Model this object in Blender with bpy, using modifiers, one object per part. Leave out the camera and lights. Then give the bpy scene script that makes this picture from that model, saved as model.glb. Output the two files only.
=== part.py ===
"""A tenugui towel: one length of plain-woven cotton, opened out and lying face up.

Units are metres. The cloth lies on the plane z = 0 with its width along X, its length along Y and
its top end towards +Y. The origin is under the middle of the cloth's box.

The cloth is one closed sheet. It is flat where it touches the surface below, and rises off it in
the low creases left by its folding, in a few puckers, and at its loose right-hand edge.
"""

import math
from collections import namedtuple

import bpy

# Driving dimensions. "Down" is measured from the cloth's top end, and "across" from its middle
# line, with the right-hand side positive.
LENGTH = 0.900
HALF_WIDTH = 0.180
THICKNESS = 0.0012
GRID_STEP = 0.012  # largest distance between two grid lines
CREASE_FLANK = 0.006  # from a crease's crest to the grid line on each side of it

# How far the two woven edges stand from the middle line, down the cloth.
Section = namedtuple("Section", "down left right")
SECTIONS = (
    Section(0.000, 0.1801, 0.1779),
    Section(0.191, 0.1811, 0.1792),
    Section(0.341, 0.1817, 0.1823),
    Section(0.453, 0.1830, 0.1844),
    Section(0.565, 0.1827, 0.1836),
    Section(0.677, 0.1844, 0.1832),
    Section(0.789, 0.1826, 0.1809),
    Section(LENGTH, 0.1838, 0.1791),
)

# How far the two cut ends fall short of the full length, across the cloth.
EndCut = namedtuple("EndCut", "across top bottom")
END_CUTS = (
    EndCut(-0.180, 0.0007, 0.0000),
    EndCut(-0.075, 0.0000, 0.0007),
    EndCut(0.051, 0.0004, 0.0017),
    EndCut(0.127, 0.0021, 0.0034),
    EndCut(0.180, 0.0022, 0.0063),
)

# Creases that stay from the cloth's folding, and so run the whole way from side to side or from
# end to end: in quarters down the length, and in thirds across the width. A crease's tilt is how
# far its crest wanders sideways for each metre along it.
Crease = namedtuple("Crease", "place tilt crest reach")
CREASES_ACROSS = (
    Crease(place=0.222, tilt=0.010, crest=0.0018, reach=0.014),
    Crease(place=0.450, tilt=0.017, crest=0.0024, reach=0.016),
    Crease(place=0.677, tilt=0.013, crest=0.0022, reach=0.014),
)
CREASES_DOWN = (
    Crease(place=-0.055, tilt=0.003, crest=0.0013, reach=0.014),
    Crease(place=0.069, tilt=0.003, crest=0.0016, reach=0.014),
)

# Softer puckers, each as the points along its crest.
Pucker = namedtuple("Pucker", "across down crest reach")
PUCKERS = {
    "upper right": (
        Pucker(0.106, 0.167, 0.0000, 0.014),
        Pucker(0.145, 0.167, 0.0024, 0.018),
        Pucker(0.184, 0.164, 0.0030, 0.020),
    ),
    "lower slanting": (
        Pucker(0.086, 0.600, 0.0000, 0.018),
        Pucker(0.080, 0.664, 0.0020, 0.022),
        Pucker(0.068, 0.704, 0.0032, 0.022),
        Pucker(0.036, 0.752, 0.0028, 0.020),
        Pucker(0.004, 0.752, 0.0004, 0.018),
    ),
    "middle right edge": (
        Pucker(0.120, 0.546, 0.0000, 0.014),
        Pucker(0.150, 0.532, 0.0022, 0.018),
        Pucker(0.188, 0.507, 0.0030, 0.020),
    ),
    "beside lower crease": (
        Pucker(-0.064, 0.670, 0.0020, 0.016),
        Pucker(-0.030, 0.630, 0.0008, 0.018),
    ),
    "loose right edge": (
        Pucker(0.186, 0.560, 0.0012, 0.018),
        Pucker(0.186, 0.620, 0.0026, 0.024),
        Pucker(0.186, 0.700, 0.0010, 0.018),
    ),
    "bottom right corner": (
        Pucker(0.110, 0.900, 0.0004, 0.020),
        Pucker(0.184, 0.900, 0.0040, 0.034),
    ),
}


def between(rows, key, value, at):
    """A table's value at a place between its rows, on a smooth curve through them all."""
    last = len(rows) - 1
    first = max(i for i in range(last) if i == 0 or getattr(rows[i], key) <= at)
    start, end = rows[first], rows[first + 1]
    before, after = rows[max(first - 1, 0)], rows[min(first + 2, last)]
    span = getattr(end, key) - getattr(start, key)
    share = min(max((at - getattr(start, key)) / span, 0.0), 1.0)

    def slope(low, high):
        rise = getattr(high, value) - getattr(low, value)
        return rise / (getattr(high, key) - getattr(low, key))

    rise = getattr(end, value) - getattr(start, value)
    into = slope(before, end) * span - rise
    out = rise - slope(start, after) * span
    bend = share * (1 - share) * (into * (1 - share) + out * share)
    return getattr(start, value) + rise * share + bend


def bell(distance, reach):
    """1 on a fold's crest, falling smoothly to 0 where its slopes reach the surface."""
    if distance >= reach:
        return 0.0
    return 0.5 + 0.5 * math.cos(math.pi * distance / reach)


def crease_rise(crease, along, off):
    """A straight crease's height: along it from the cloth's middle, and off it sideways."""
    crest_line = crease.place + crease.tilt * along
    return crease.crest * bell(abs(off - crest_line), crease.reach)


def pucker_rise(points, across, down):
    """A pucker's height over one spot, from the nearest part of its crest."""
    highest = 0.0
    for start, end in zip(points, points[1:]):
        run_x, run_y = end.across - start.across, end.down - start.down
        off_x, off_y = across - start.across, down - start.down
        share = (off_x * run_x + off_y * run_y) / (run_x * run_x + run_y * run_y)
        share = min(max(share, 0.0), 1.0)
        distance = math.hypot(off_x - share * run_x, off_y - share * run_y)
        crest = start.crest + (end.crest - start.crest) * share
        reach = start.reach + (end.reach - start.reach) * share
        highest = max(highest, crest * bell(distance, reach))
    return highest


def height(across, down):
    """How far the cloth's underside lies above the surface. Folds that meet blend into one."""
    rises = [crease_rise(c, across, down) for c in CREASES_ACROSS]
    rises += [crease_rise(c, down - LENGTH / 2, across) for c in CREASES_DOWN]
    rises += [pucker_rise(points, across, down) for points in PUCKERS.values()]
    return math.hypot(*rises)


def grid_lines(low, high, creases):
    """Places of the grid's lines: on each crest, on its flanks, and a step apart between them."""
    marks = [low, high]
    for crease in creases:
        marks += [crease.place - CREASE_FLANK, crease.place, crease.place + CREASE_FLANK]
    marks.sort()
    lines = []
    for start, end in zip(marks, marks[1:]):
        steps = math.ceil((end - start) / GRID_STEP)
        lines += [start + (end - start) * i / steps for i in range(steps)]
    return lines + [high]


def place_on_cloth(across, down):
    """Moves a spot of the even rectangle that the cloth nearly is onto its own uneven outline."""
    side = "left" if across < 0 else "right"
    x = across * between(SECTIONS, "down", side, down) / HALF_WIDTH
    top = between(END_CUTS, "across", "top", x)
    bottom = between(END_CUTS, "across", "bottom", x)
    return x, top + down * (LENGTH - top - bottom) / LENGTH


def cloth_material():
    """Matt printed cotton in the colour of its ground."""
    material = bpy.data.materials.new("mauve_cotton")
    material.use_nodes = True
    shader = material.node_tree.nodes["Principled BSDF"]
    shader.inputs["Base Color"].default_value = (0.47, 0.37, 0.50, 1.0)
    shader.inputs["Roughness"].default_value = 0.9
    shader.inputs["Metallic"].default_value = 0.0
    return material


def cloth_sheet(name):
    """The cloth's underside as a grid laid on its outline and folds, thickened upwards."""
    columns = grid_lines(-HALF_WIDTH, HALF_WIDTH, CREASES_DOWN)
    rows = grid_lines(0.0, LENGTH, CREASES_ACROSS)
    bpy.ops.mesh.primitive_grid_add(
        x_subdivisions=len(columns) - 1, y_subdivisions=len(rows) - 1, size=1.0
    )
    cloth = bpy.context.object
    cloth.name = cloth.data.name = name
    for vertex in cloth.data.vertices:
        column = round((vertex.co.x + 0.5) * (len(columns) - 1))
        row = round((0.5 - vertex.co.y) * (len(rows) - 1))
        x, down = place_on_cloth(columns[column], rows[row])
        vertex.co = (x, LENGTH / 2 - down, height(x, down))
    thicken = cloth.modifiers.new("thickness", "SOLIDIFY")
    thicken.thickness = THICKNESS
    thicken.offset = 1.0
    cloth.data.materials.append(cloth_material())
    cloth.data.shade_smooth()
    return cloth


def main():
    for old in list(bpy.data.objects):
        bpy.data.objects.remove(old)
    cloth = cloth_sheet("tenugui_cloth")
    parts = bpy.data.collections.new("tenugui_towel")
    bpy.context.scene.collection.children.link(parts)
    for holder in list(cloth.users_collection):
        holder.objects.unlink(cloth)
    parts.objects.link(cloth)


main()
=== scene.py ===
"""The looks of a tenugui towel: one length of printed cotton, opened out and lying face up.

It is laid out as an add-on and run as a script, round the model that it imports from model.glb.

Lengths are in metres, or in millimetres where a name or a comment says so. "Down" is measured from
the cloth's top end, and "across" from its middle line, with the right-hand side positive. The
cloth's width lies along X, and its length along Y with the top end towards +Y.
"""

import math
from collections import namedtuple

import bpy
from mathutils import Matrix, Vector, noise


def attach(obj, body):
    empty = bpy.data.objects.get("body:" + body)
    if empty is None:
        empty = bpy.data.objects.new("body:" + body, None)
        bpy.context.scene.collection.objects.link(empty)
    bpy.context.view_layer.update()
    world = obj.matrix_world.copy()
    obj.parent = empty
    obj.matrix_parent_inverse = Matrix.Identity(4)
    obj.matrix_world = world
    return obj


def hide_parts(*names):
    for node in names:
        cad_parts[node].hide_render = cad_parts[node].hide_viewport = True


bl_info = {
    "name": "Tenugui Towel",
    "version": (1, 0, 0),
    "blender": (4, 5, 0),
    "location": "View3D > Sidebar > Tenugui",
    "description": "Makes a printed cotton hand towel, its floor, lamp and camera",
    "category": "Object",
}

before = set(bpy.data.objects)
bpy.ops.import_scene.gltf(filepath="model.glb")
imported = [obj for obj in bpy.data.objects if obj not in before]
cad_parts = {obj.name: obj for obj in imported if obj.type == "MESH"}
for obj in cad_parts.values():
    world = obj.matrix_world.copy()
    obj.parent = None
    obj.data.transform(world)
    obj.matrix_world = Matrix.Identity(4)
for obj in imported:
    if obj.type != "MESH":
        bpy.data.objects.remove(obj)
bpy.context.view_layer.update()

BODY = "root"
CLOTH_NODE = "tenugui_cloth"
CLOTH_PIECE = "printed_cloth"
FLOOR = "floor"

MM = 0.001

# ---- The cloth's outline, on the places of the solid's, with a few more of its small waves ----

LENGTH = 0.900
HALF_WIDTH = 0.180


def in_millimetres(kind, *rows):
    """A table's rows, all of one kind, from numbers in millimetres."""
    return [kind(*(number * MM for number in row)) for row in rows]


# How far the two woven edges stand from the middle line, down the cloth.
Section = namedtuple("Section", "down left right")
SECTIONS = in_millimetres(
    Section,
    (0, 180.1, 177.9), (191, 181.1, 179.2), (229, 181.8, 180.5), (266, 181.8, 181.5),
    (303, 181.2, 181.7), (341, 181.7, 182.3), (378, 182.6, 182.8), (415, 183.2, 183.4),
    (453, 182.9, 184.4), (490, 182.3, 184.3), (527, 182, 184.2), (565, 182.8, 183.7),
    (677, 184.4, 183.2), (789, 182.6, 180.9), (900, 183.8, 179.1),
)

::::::

Given problem
Return, unchanged, the run of lines above that opens with the line containing "for holder in" and closes with the line containing "bpy.context.scene.collection.objects.link(empty)". Include both.

Output
    for holder in list(cloth.users_collection):
        holder.objects.unlink(cloth)
    parts.objects.link(cloth)


main()
=== scene.py ===
"""The looks of a tenugui towel: one length of printed cotton, opened out and lying face up.

It is laid out as an add-on and run as a script, round the model that it imports from model.glb.

Lengths are in metres, or in millimetres where a name or a comment says so. "Down" is measured from
the cloth's top end, and "across" from its middle line, with the right-hand side positive. The
cloth's width lies along X, and its length along Y with the top end towards +Y.
"""

import math
from collections import namedtuple

import bpy
from mathutils import Matrix, Vector, noise


def attach(obj, body):
    empty = bpy.data.objects.get("body:" + body)
    if empty is None:
        empty = bpy.data.objects.new("body:" + body, None)
        bpy.context.scene.collection.objects.link(empty)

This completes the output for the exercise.